Here we define, a model function where we build a RESNET model to be trained on the above dataset.

In [None]:
def cifar_model_function(features, labels, mode, params):
    import tensorflow as tf
    import numpy as np
    import os
    ######################################## Resnet model #########################################

    class ResNet(object):
        """ResNet model."""

        def __init__(self, is_training, data_format, batch_norm_decay, batch_norm_epsilon):
            """ResNet constructor.

            Args:
              is_training: if build training or inference model.
              data_format: the data_format used during computation.
                           one of 'channels_first' or 'channels_last'.
            """
            self._batch_norm_decay = batch_norm_decay
            self._batch_norm_epsilon = batch_norm_epsilon
            self._is_training = is_training
            assert data_format in ('channels_first', 'channels_last')
            self._data_format = data_format

        def forward_pass(self, x):
            raise NotImplementedError(
                'forward_pass() is implemented in ResNet sub classes')

        def _residual_v1(self,
                         x,
                         kernel_size,
                         in_filter,
                         out_filter,
                         stride,
                         activate_before_residual=False):
            """Residual unit with 2 sub layers, using Plan A for shortcut connection."""

            del activate_before_residual
            with tf.name_scope('residual_v1') as name_scope:
                orig_x = x

                x = self._conv(x, kernel_size, out_filter, stride)
                x = self._batch_norm(x)
                x = self._relu(x)

                x = self._conv(x, kernel_size, out_filter, 1)
                x = self._batch_norm(x)

                if in_filter != out_filter:
                    orig_x = self._avg_pool(orig_x, stride, stride)
                    pad = (out_filter - in_filter) // 2
                    if self._data_format == 'channels_first':
                        orig_x = tf.pad(orig_x, [[0, 0], [pad, pad], [0, 0], [0, 0]])
                    else:
                        orig_x = tf.pad(orig_x, [[0, 0], [0, 0], [0, 0], [pad, pad]])

                x = self._relu(tf.add(x, orig_x))
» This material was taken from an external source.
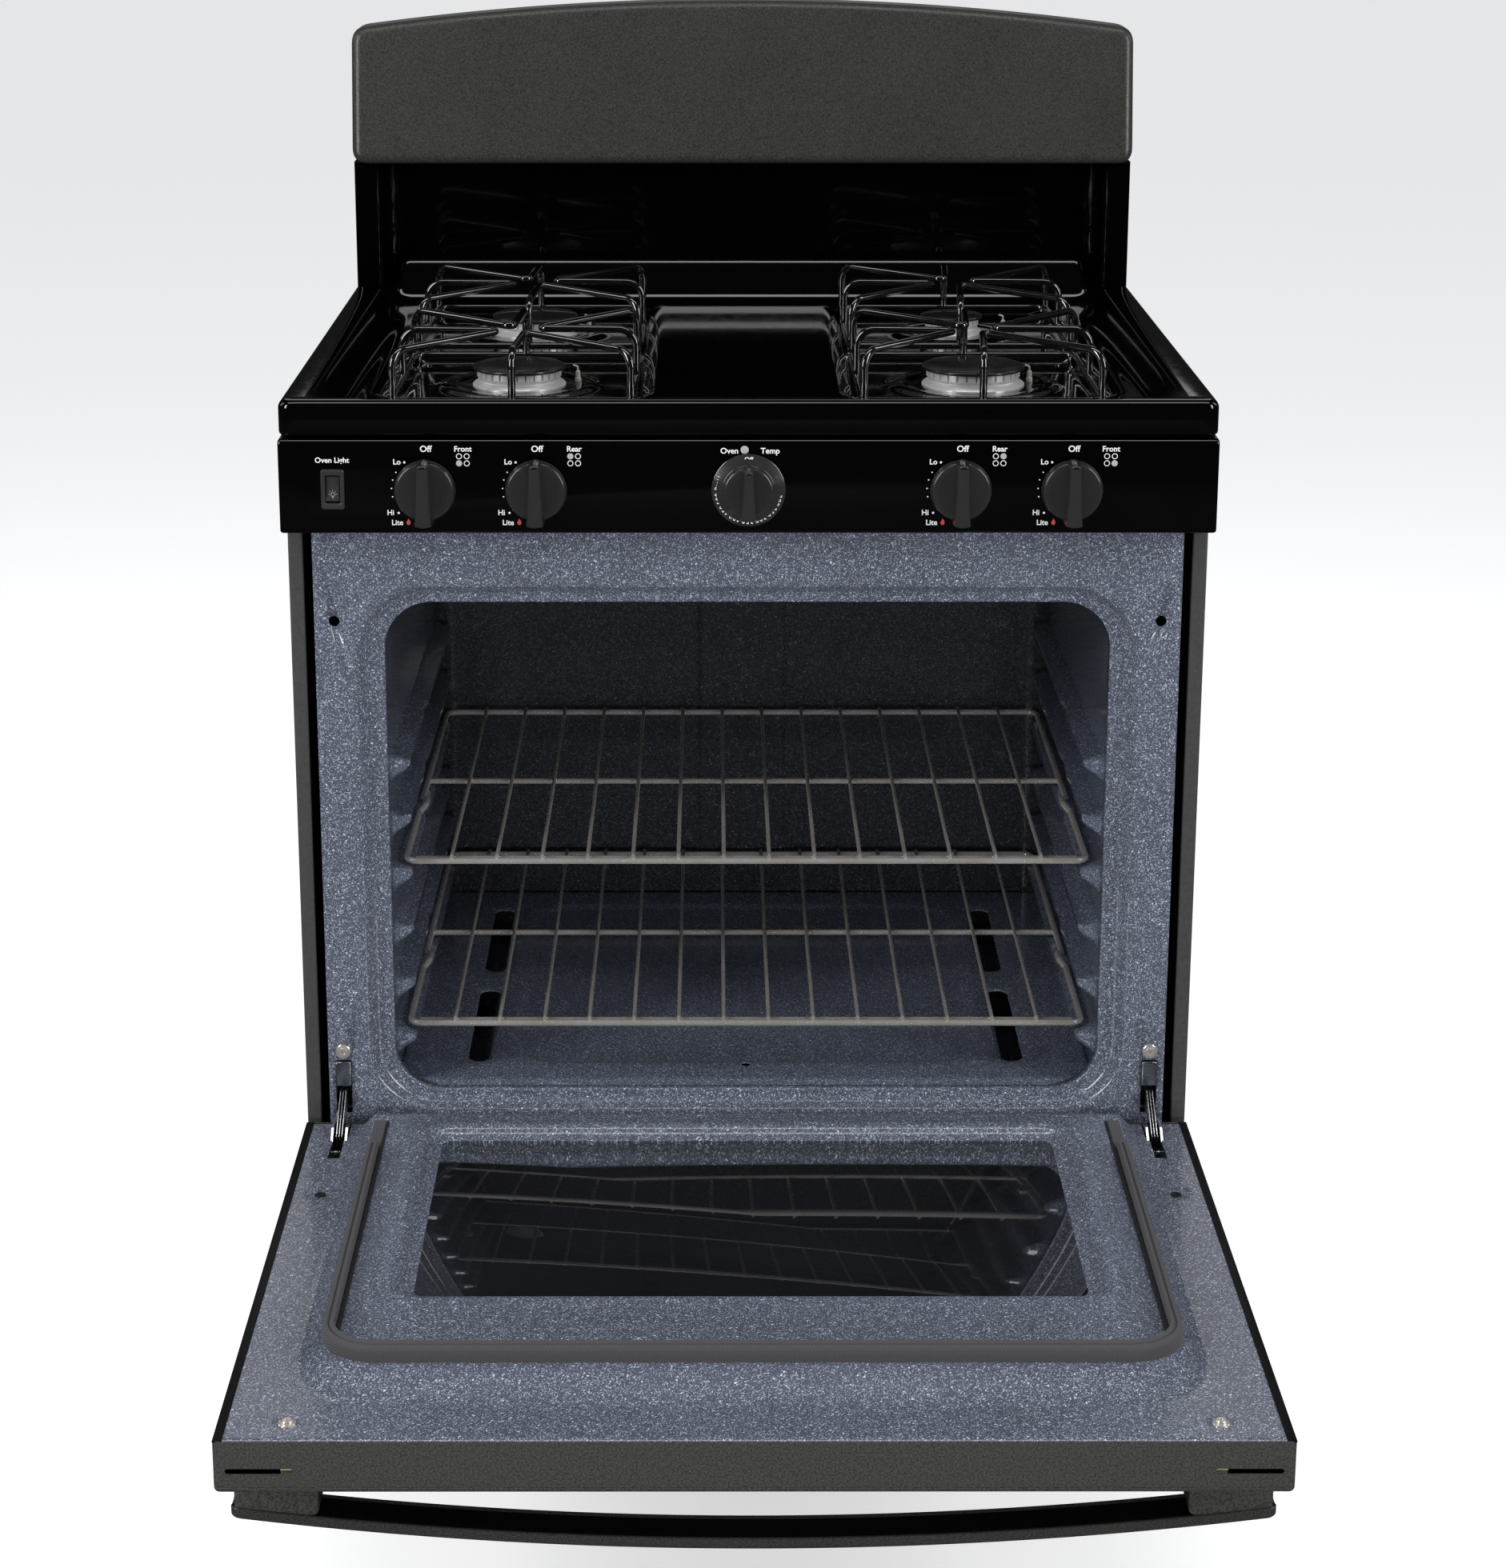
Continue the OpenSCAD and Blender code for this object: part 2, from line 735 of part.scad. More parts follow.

                tf.logging.info('image after unit %s: %s', name_scope, x.get_shape())
                return x

        def _conv(self, x, kernel_size, filters, strides, is_atrous=False):
            """Convolution."""

            padding = 'SAME'
            if not is_atrous and strides > 1:
                pad = kernel_size - 1
                pad_beg = pad // 2
                pad_end = pad - pad_beg
                if self._data_format == 'channels_first':
                    x = tf.pad(x, [[0, 0], [0, 0], [pad_beg, pad_end], [pad_beg, pad_end]])
                else:
                    x = tf.pad(x, [[0, 0], [pad_beg, pad_end], [pad_beg, pad_end], [0, 0]])
                padding = 'VALID'
            return tf.layers.conv2d(
                inputs=x,
                kernel_size=kernel_size,
                filters=filters,
                strides=strides,
                padding=padding,
                use_bias=False,
                data_format=self._data_format)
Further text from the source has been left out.